WORK INSTRUCTIONS:
Extract, word for word, every line from the one containing "obj.data.transform(world)" through the one containing "leadsPerSide = leadCount // 4", with both end lines kept.
* * * * * * *
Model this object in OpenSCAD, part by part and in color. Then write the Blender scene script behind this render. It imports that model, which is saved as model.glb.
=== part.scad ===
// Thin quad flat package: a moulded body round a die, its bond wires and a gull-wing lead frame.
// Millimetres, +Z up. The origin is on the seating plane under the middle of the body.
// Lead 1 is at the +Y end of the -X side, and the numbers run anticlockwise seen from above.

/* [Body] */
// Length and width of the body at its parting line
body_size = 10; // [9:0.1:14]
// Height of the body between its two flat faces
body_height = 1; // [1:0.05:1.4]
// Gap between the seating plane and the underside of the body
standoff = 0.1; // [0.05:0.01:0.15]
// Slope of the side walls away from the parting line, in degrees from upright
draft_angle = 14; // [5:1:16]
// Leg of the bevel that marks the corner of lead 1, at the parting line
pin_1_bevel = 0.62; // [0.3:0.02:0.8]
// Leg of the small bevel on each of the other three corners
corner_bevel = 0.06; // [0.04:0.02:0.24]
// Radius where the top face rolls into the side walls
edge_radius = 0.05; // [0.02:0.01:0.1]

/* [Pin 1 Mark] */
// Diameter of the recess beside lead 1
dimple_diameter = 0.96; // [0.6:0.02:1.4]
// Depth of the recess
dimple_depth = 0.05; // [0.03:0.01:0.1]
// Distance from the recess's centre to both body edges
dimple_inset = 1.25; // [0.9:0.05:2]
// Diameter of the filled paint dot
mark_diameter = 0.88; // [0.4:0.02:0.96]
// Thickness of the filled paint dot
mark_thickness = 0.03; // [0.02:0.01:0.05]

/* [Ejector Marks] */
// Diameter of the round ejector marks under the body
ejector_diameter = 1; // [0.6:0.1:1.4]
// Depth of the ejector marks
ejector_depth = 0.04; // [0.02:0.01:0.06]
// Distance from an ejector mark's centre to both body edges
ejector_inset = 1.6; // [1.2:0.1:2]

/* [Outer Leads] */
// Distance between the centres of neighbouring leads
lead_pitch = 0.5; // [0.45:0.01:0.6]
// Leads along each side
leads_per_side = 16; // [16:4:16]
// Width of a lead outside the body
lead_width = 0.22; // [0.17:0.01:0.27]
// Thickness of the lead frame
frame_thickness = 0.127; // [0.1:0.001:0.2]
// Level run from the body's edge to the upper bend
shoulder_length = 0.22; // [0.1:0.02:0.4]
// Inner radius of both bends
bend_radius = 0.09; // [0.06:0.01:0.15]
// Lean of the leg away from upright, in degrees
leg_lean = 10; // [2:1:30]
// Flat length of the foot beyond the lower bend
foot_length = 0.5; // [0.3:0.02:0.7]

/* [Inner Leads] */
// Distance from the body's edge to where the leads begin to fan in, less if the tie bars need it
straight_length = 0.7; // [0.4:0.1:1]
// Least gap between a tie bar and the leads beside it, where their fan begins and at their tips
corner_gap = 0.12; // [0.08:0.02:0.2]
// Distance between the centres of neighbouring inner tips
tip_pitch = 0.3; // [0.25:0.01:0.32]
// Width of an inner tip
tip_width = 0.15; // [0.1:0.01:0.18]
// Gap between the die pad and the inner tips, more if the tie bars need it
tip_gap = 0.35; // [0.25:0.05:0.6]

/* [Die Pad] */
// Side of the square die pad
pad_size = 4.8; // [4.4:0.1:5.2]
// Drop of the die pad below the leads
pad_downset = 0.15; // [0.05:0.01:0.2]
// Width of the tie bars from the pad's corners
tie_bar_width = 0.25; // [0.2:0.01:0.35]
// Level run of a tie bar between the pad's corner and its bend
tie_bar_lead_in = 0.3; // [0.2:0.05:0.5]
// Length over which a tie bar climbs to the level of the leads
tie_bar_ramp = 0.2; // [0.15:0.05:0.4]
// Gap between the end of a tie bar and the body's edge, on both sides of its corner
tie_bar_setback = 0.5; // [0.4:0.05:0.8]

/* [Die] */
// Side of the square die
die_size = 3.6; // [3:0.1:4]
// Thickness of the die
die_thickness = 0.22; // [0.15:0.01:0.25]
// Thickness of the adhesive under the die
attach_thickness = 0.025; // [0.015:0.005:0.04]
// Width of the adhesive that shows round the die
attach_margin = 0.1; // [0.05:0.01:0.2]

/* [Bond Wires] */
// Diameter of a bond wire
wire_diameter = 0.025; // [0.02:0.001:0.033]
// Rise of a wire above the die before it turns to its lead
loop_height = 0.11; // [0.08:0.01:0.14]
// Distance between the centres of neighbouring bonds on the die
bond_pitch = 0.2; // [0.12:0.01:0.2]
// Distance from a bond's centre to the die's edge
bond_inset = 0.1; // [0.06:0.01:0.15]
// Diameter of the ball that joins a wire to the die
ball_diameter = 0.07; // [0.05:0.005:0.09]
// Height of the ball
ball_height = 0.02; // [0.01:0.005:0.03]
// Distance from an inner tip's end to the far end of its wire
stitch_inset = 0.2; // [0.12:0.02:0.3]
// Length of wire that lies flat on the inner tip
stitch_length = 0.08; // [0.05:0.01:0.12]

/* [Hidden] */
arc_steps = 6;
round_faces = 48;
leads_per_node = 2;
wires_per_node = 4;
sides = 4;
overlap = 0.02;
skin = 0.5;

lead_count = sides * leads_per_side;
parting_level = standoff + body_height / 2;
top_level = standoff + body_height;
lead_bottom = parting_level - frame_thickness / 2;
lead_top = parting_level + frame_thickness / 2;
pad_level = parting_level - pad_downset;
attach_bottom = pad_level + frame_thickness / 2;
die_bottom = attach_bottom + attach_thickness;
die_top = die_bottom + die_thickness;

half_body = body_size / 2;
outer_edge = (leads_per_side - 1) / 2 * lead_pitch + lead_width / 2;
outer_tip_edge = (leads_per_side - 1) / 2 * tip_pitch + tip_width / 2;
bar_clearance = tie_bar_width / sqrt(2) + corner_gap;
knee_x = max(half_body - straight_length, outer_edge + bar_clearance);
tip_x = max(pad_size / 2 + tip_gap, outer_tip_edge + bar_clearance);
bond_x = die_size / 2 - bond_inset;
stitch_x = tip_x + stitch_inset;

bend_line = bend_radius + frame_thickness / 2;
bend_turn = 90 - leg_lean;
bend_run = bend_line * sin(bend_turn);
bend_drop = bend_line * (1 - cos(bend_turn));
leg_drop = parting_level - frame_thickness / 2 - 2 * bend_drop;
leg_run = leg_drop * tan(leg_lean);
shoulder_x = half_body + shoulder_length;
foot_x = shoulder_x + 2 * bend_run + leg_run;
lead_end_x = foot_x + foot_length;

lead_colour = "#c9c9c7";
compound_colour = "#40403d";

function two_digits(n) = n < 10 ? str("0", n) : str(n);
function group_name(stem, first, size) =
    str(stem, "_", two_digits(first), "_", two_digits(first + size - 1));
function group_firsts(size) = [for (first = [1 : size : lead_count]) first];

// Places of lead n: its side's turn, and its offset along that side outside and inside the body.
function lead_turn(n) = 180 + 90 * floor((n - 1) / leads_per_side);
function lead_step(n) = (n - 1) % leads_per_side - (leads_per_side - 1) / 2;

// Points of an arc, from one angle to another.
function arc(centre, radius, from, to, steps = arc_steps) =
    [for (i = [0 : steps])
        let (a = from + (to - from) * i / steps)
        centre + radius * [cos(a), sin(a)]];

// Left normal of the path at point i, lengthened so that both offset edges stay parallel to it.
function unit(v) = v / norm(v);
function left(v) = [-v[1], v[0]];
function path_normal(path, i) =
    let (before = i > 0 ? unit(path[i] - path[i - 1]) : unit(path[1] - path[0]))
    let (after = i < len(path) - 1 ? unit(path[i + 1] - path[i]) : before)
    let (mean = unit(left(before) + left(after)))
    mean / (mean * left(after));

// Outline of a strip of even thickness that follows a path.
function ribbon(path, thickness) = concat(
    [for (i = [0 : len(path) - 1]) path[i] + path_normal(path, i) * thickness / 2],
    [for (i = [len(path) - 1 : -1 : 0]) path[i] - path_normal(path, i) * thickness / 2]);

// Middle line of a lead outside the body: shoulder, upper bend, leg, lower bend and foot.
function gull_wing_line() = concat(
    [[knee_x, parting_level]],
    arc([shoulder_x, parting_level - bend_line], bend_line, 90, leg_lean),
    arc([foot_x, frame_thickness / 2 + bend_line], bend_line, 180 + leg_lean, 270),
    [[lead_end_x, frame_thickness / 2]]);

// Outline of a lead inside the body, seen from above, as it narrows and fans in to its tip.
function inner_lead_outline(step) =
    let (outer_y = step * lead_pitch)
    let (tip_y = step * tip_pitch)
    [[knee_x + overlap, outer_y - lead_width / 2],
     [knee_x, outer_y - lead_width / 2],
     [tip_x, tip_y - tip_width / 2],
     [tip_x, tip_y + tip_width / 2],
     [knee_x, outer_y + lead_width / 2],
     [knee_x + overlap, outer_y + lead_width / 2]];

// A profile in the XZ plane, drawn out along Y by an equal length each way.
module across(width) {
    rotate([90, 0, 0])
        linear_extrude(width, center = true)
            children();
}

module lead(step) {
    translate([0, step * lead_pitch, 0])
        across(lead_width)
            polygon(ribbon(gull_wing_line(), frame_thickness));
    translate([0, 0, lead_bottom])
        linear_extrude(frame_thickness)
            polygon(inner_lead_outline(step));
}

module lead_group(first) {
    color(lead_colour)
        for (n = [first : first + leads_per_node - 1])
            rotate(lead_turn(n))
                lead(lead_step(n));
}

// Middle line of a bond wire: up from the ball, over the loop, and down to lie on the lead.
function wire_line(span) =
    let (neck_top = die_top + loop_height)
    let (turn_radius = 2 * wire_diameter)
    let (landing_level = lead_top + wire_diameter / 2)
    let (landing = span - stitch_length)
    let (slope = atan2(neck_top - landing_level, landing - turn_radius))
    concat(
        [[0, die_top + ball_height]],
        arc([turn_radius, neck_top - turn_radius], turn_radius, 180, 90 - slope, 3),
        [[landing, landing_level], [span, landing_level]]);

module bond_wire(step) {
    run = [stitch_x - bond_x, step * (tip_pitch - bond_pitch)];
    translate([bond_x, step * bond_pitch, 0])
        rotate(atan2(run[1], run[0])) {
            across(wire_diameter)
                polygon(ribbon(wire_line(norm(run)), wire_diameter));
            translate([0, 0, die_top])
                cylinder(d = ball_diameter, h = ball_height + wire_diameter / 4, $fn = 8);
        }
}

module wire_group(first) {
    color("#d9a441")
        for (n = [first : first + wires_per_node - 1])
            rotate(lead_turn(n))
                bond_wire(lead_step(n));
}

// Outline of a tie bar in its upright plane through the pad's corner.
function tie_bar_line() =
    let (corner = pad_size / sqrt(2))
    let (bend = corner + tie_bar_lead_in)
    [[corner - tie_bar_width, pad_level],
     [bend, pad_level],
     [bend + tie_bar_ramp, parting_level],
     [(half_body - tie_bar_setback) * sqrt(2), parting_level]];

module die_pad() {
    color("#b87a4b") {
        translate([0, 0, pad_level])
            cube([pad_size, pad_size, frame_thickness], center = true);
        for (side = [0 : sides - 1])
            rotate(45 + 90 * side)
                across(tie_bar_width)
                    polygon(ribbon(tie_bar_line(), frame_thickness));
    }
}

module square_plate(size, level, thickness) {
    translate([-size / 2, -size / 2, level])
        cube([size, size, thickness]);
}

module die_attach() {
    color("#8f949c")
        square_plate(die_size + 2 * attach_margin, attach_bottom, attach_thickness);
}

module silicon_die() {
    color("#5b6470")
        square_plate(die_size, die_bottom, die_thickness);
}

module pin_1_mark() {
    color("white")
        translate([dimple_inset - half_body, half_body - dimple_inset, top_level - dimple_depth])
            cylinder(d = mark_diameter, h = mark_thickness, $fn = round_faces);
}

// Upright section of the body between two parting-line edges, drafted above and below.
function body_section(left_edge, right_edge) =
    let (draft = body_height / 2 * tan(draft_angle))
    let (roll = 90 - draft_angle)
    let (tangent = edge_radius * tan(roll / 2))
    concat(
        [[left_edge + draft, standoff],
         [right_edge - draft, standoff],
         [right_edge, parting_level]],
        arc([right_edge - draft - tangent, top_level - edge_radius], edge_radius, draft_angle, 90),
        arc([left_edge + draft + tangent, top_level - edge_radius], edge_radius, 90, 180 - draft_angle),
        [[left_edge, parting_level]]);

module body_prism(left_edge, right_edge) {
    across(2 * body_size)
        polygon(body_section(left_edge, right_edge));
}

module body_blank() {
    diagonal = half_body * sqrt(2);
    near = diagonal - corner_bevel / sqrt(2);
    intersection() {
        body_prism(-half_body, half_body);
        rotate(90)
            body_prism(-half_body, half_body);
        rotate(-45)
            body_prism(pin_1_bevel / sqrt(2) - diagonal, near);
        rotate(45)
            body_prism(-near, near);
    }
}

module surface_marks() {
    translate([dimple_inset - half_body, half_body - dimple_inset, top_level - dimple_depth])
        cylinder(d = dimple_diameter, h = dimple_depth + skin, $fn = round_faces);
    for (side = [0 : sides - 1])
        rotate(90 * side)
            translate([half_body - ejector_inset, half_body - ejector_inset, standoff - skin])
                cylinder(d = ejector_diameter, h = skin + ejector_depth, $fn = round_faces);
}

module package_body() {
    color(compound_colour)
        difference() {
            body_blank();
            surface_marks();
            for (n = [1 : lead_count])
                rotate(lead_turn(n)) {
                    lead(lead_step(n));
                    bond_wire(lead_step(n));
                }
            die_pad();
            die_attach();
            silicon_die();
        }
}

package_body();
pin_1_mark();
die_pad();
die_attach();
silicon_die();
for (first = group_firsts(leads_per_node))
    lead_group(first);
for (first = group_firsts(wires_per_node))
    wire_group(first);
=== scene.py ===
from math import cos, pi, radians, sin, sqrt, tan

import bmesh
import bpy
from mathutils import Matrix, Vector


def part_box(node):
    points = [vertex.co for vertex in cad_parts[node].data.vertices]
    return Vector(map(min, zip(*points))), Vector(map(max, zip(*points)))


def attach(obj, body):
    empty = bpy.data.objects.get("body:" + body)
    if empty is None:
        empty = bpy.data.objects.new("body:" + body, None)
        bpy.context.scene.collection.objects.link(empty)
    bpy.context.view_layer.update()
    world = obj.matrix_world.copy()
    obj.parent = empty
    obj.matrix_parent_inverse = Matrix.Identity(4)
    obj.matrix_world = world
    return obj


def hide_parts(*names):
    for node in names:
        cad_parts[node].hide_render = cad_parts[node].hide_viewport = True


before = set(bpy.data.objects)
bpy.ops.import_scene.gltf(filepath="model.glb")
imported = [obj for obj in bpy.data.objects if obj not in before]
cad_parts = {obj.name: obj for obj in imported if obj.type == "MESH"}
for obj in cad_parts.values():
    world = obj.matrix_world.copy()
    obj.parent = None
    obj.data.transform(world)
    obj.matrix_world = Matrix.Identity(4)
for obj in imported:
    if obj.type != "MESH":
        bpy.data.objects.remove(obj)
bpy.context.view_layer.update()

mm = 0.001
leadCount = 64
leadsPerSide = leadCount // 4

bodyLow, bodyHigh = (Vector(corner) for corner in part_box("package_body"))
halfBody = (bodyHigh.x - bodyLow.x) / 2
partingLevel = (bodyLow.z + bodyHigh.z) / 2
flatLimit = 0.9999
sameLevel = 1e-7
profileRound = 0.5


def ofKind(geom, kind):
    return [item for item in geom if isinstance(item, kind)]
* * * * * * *
SOLUTION TO THIS EXERCISE:
    obj.data.transform(world)
    obj.matrix_world = Matrix.Identity(4)
for obj in imported:
    if obj.type != "MESH":
        bpy.data.objects.remove(obj)
bpy.context.view_layer.update()

mm = 0.001
leadCount = 64
leadsPerSide = leadCount // 4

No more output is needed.